Goal of the exercise:
Only the lines from the one with "0.38), 0.35, 1.0)" through the one with "before = set(bpy.data.objects)" are to be restated, word for word, with both of them included.
+ + + + + + +
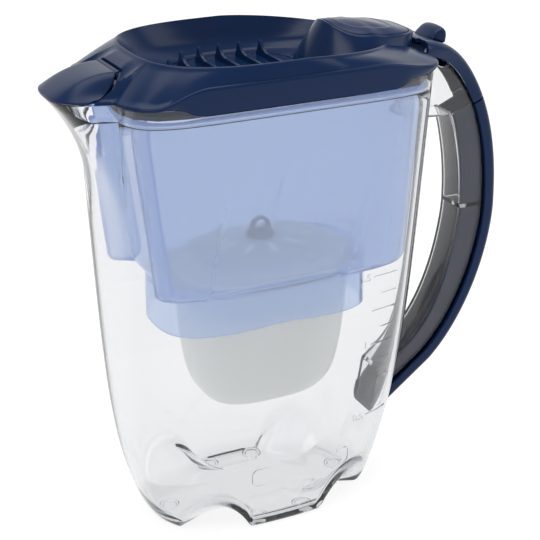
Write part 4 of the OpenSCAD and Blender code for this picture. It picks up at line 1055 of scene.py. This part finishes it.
# ---------------------------------------------------------------- stage and light
def backdrop():
    """Pale floor that sweeps up behind, so that the object stands on plain white."""
    rows = [(-2.6, 0.0), (1.2, 0.0)]
    rows += [(1.2 + 0.8 * math.sin(a), 0.8 - 0.8 * math.cos(a)) for a in np.linspace(0.1, pi / 2, 16)]
    rows += [(2.0, 3.4)]
    verts = [(x, y, z) for y, z in rows for x in (-4.0, 4.0)]
    faces = [(2 * k, 2 * k + 1, 2 * k + 3, 2 * k + 2) for k in range(len(rows) - 1)]
    data = bpy.data.meshes.new("backdrop")
    data.from_pydata(verts, [], faces)
    data.shade_smooth()
    obj = bpy.data.objects.new("backdrop", data)
    obj.rotation_euler = (0, 0, azimuth)
    scene.collection.objects.link(obj)
    mat, tree, bsdf = material("backdrop")
    bsdf.inputs["Base Color"].default_value = (0.22, 0.22, 0.22, 1)
    bsdf.inputs["Emission Color"].default_value = (1, 1, 1, 1)
    bsdf.inputs["Emission Strength"].default_value = 0.84
    bsdf.inputs["Roughness"].default_value = 0.9
    data.materials.append(mat)


backdrop()


def softbox(name, place, target, size, power, shape="RECTANGLE"):
    light = bpy.data.lights.new(name, "AREA")
    light.shape = shape
    light.size, light.size_y = size
    light.energy = power
    obj = bpy.data.objects.new(name, light)
    obj.location = place
    obj.rotation_euler = (Vector(target) - Vector(place)).to_track_quat("-Z", "Y").to_euler()
    scene.collection.objects.link(obj)


softbox("key", (-0.9, -0.7, 1.5), (0, 0, 0.15), (0.9, 0.7), 10)
softbox("fill", (1.3, -0.9, 0.9), (0, 0, 0.15), (0.8, 1.0), 6)
softbox("top", (0.1, 0.4, 1.7), (0, 0, 0.15), (1.2, 0.8), 9)
world = bpy.data.worlds.new("studio")
world.use_nodes = True
world.node_tree.nodes["Background"].inputs["Color"].default_value = (1, 1, 1, 1)
world.node_tree.nodes["Background"].inputs["Strength"].default_value = 0.5
scene.world = world
scene.view_settings.view_transform = "Standard"
scene.cycles.max_bounces = 24
scene.cycles.transmission_bounces = 24
scene.cycles.transparent_max_bounces = 24
scene.cycles.glossy_bounces = 8
scene.cycles.diffuse_bounces = 4
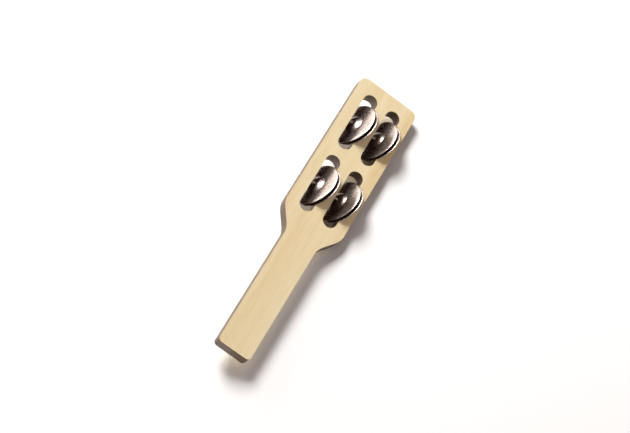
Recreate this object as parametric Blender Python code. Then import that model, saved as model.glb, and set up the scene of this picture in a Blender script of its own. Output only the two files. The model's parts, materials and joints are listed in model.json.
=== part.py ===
"""Jingle stick: a wooden paddle with four slots, each holding a pair of domed metal jingles on a nail.

Stick frame: X across, Y along from the handle end, Z up from the middle of the board's thickness.
The whole stick lies rolled on the lower right edge of its head and the rims of two jingles.
"""
import math

import bmesh
import bpy
from mathutils import Vector

# Board
STICK_LENGTH = 0.305
BOARD_THICKNESS = 0.0135
HEAD_WIDTH = 0.0635
HANDLE_WIDTH = 0.0335
SHOULDER_START = 0.122
SHOULDER_LENGTH = 0.0315
HEAD_CORNER_RADIUS = 0.007
HANDLE_CORNER_RADIUS = 0.004
EDGE_RADIUS = 0.0008

# Slots
SLOT_WIDTH = 0.0144
SLOT_LENGTH = 0.065
COLUMN_OFFSET = 0.013
ROW_PLACES = {"near": 0.1844, "far": 0.2600}

# Jingles
JINGLE_RADIUS = 0.0235
SHEET = 0.0005
DOME_RADIUS = 0.0095
DOME_HEIGHT = 0.0025
HUB_HOLE_RADIUS = 0.0022
HUB_OFFSET = 0.0010
PAIR_SPACING = 0.0028
PAIR_WEDGE = math.radians(2.5)
STOP_CLEARANCE = 0.0003

# Nails
NAIL_RADIUS = 0.0011
NAIL_HEAD_RADIUS = 0.0022
NAIL_HEAD_DEPTH = 0.0010
NAIL_GRIP = 0.0043
NAIL_CLEARANCE = 0.0003

# Roundness
CORNER_STEPS = 6
SHOULDER_STEPS = 10
SLOT_END_STEPS = 10
JINGLE_SIDES = 28
NAIL_SIDES = 12
EDGE_STEPS = 2


def clear_scene():
    for item in list(bpy.data.objects):
        bpy.data.objects.remove(item, do_unlink=True)


def make_material(name, colour, roughness, metallic):
    material = bpy.data.materials.new(name)
    material.use_nodes = True
    shader = material.node_tree.nodes["Principled BSDF"]
    shader.inputs["Base Color"].default_value = (*colour, 1.0)
    shader.inputs["Roughness"].default_value = roughness
    shader.inputs["Metallic"].default_value = metallic
    return material


def add_object(name, mesh_bm, material, parent):
    bmesh.ops.recalc_face_normals(mesh_bm, faces=mesh_bm.faces)
    mesh = bpy.data.meshes.new(name)
    mesh_bm.to_mesh(mesh)
    mesh_bm.free()
    item = bpy.data.objects.new(name, mesh)
    bpy.context.scene.collection.objects.link(item)
    item.parent = parent
    if material:
        mesh.materials.append(material)
    return item


def arc(centre, radius, start, end, steps):
    points = []
    for step in range(steps + 1):
        angle = math.radians(start + (end - start) * step / steps)
        points.append((centre[0] + radius * math.cos(angle), centre[1] + radius * math.sin(angle)))
    return points


def right_side_outline():
    """Right half of the board, from the handle end to the far end."""
    half_handle = HANDLE_WIDTH / 2
    half_head = HEAD_WIDTH / 2
    corner = HANDLE_CORNER_RADIUS
    points = arc((half_handle - corner, corner), corner, -90, 0, CORNER_STEPS)
    for step in range(SHOULDER_STEPS + 1):
        share = step / SHOULDER_STEPS
        flare = (1 - math.cos(math.pi * share)) / 2
        points.append((half_handle + (half_head - half_handle) * flare,
                       SHOULDER_START + SHOULDER_LENGTH * share))
    corner = HEAD_CORNER_RADIUS
    points += arc((half_head - corner, STICK_LENGTH - corner), corner, 0, 90, CORNER_STEPS)
    return points


def prism(outline, low, high):
    shape = bmesh.new()
    bottom = shape.faces.new([shape.verts.new((x, y, low)) for x, y in outline])
    grown = bmesh.ops.extrude_face_region(shape, geom=[bottom])
    raised = [item for item in grown["geom"] if isinstance(item, bmesh.types.BMVert)]
    bmesh.ops.translate(shape, verts=raised, vec=(0, 0, high - low))
    return shape


def turned(profile, sides):
    """Closed profile of (radius, height) points turned about Z."""
    shape = bmesh.new()
    rings = []
    for side in range(sides):
        angle = 2 * math.pi * side / sides
        rings.append([shape.verts.new((r * math.cos(angle), r * math.sin(angle), z)) for r, z in profile])
    count = len(profile)
    for side in range(sides):
        here = rings[side]
        there = rings[(side + 1) % sides]
        for k in range(count):
            nxt = (k + 1) % count
            shape.faces.new((here[k], there[k], there[nxt], here[nxt]))
    return shape


def rod_along_x(stations):
    """Solid rod along X from (x, radius) stations, the ends closed."""
    shape = bmesh.new()
    rings = []
    for x, radius in stations:
        ring = []
        for side in range(NAIL_SIDES):
            angle = 2 * math.pi * side / NAIL_SIDES
            ring.append(shape.verts.new((x, radius * math.cos(angle), radius * math.sin(angle))))
        rings.append(ring)
    for here, there in zip(rings, rings[1:]):
        for side in range(NAIL_SIDES):
            nxt = (side + 1) % NAIL_SIDES
            shape.faces.new((here[side], there[side], there[nxt], here[nxt]))
    shape.faces.new(rings[0])
    shape.faces.new(rings[-1])
    return shape


def make_cutter(name, shape, parent):
    cutter = add_object(name, shape, None, parent)
    cutter.hide_render = True
    cutter.display_type = "WIRE"
    return cutter


def cut(target, cutter):
    modifier = target.modifiers.new(cutter.name, "BOOLEAN")
    modifier.operation = "DIFFERENCE"
    modifier.solver = "EXACT"
    modifier.object = cutter


def slot_outline(centre_x, centre_y):
    radius = SLOT_WIDTH / 2
    reach = SLOT_LENGTH / 2 - radius
    return (arc((centre_x, centre_y + reach), radius, 0, 180, SLOT_END_STEPS)
            + arc((centre_x, centre_y - reach), radius, 180, 360, SLOT_END_STEPS))


def nail_stations(side, extra):
    """Nail from the side edge of the head through its slot into the rib, grown by extra for its bore."""
    outer = HEAD_WIDTH / 2 - EDGE_RADIUS
    inner = COLUMN_OFFSET - SLOT_WIDTH / 2 - NAIL_GRIP
    head = outer - NAIL_HEAD_DEPTH
    mouth = HEAD_WIDTH if extra else outer
    return [(side * mouth, NAIL_HEAD_RADIUS + extra), (side * (head - extra), NAIL_HEAD_RADIUS + extra),
            (side * (head - extra), NAIL_RADIUS + extra), (side * (inner - extra), NAIL_RADIUS + extra)]


def make_stick(material, parent):
    half = right_side_outline()
    outline = half + [(-x, y) for x, y in reversed(half)]
    stick = add_object("stick", prism(outline, -BOARD_THICKNESS / 2, BOARD_THICKNESS / 2), material, parent)
    for row, place in ROW_PLACES.items():
        for column, side in (("left", -1), ("right", 1)):
            shape = prism(slot_outline(side * COLUMN_OFFSET, place), -BOARD_THICKNESS, BOARD_THICKNESS)
            cut(stick, make_cutter(f"slot_cutter_{row}_{column}", shape, parent))
    bevel = stick.modifiers.new("edges", "BEVEL")
    bevel.width = EDGE_RADIUS
    bevel.segments = EDGE_STEPS
    bevel.limit_method = "ANGLE"
    bevel.angle_limit = math.radians(50)
    for row, place in ROW_PLACES.items():
        for column, side in (("left", -1), ("right", 1)):
            shape = rod_along_x(nail_stations(side, NAIL_CLEARANCE))
            cutter = make_cutter(f"bore_cutter_{row}_{column}", shape, parent)
            cutter.location = (0, place, 0)
            cut(stick, cutter)
    return stick


def dome_rise(radius):
    """Height of the sheet's front above the flange at a radius: a spherical cap, then flat."""
    if radius >= DOME_RADIUS:
        return 0.0
    sphere = (DOME_RADIUS ** 2 + DOME_HEIGHT ** 2) / (2 * DOME_HEIGHT)
    return math.sqrt(sphere ** 2 - radius ** 2) - (sphere - DOME_HEIGHT)


def jingle_profile():
    """Front from the hub hole to the rim, then the back. The hub's mid-thickness is at height 0."""
    steps = 4
    radii = [HUB_HOLE_RADIUS + (DOME_RADIUS - HUB_HOLE_RADIUS) * k / steps for k in range(steps + 1)]
    radii += [(DOME_RADIUS + JINGLE_RADIUS) / 2, JINGLE_RADIUS]
    hub = dome_rise(HUB_HOLE_RADIUS)
    front = [(r, dome_rise(r) - hub + SHEET / 2) for r in radii]
    return front + [(r, z - SHEET) for r, z in reversed(front)]


def rear_lean():
    """Lean from upright at which the rear jingle's back meets the slot's upper right edge."""
    across = SLOT_WIDTH / 2 + HUB_OFFSET
    upward = BOARD_THICKNESS / 2
    stack = dome_rise(HUB_HOLE_RADIUS) + SHEET / 2 + STOP_CLEARANCE
    return math.acos(stack / math.hypot(across, upward)) - math.atan2(upward, across)


def make_pair(row, column, side, place, material, parent):
    lean = rear_lean()
    for which, shift, angle in (("rear", 0.0, lean), ("front", PAIR_SPACING, lean - PAIR_WEDGE)):
        jingle = add_object(f"jingle_{row}_{column}_{which}", turned(jingle_profile(), JINGLE_SIDES),
                            material, parent)
        jingle.location = (side * COLUMN_OFFSET - HUB_OFFSET - shift, place, 0)
        jingle.rotation_euler = (0, angle - math.pi / 2, 0)
        jingle.data.shade_smooth()
        jingle.data.set_sharp_from_angle(angle=math.radians(40))


def make_nail(row, column, side, place, material, parent):
    nail = add_object(f"nail_{row}_{column}", rod_along_x(nail_stations(side, 0.0)), material, parent)
    nail.location = (0, place, 0)
    nail.data.shade_smooth()
    nail.data.set_sharp_from_angle(angle=math.radians(40))


def resting_roll():
    """Roll that lays the head's lower right edge and the right column's rear rims on one plane."""
    lean = rear_lean()
    drop = dome_rise(HUB_HOLE_RADIUS) + SHEET / 2
    rim_x = COLUMN_OFFSET - HUB_OFFSET + drop * math.cos(lean) - JINGLE_RADIUS * math.sin(lean)
    rim_z = -drop * math.sin(lean) - JINGLE_RADIUS * math.cos(lean)
    edge_x = HEAD_WIDTH / 2 - EDGE_RADIUS
    edge_z = -BOARD_THICKNESS / 2 + EDGE_RADIUS
    reach = math.hypot(edge_x - rim_x, edge_z - rim_z)
    return math.atan2(edge_z - rim_z, edge_x - rim_x) - math.asin(EDGE_RADIUS / reach)


def settle(pose):
    """Moves the pose so that the object stands on z = 0, centred on the origin."""
    bpy.context.view_layer.update()
    graph = bpy.context.evaluated_depsgraph_get()
    corners = []
    for item in pose.children:
        if item.display_type == "WIRE":
            continue
        shown = item.evaluated_get(graph)
        corners += [shown.matrix_world @ vertex.co for vertex in shown.data.vertices]
    low = Vector([min(point[k] for point in corners) for k in range(3)])
    high = Vector([max(point[k] for point in corners) for k in range(3)])
    pose.location = (-(low.x + high.x) / 2, -(low.y + high.y) / 2, -low.z)
    bpy.context.view_layer.update()


def main():
    clear_scene()
    wood = make_material("pale_wood", (0.80, 0.66, 0.40), 0.55, 0.0)
    plated = make_material("plated_steel", (0.45, 0.40, 0.37), 0.18, 1.0)
    steel = make_material("nail_steel", (0.42, 0.40, 0.38), 0.35, 1.0)
    pose = bpy.data.objects.new("lying_pose", None)
    bpy.context.scene.collection.objects.link(pose)
    pose.rotation_euler = (0, resting_roll(), 0)
    make_stick(wood, pose)
    for row, place in ROW_PLACES.items():
        for column, side in (("left", -1), ("right", 1)):
            make_nail(row, column, side, place, steel, pose)
            make_pair(row, column, side, place, plated, pose)
    settle(pose)


main()
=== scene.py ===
"""A wooden jingle stick lying on a pale floor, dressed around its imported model."""
import json
import logging
import math
from collections.abc import Callable
from dataclasses import dataclass
from enum import Enum

import bmesh
import bpy
from mathutils import Matrix, Vector


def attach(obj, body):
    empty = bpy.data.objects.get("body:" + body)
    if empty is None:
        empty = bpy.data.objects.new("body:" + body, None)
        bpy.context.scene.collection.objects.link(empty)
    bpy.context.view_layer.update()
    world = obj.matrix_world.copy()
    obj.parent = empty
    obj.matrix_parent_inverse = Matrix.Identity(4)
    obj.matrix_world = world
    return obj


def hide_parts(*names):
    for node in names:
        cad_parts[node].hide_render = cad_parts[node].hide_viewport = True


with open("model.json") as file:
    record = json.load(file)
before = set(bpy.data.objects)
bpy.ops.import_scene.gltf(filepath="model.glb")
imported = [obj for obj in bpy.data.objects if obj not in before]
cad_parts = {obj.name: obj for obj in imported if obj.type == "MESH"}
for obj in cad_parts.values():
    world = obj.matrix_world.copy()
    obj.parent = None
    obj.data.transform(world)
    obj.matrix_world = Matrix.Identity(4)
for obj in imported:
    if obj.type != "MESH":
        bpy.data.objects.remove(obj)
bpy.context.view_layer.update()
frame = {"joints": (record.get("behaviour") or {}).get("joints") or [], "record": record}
LOG = logging.getLogger("jingle_stick")

# Driving sizes of the stick, in metres
STICK_LENGTH = 0.305
BOARD_THICKNESS = 0.0135
HEAD_WIDTH = 0.0635
HANDLE_WIDTH = 0.0335
EDGE_RADIUS = 0.0008
COLUMN_OFFSET = 0.013
SLOT_WIDTH = 0.0144
HUB_OFFSET = 0.0010
HUB_HOLE_RADIUS = 0.0022
ROW_PLACES = {"near": 0.1844, "far": 0.2600}

# A face counts as a flat end when its normal's share along the axis passes this
CAP_NORMAL = 0.9

# Edges sharper than this get rounded
EDGE_ANGLE = math.radians(50)

# Name of the face attribute that lays painted shade on the board's steep side and slot walls: 1 on those
# walls, 0 on its flat faces
PAINTED_SIDE_SHADE = "side_tone"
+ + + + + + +
Task solution:
    steel = make_material("nail_steel", (0.42, 0.40, 0.38), 0.35, 1.0)
    pose = bpy.data.objects.new("lying_pose", None)
    bpy.context.scene.collection.objects.link(pose)
    pose.rotation_euler = (0, resting_roll(), 0)
    make_stick(wood, pose)
    for row, place in ROW_PLACES.items():
        for column, side in (("left", -1), ("right", 1)):
            make_nail(row, column, side, place, steel, pose)
            make_pair(row, column, side, place, plated, pose)
    settle(pose)


main()
=== scene.py ===
"""A wooden jingle stick lying on a pale floor, dressed around its imported model."""
import json
import logging
import math
from collections.abc import Callable
from dataclasses import dataclass
from enum import Enum

import bmesh
import bpy
from mathutils import Matrix, Vector


def attach(obj, body):
    empty = bpy.data.objects.get("body:" + body)
    if empty is None:
        empty = bpy.data.objects.new("body:" + body, None)
        bpy.context.scene.collection.objects.link(empty)
    bpy.context.view_layer.update()
    world = obj.matrix_world.copy()
    obj.parent = empty
    obj.matrix_parent_inverse = Matrix.Identity(4)
    obj.matrix_world = world
    return obj


def hide_parts(*names):
    for node in names:
        cad_parts[node].hide_render = cad_parts[node].hide_viewport = True


with open("model.json") as file:
    record = json.load(file)
before = set(bpy.data.objects)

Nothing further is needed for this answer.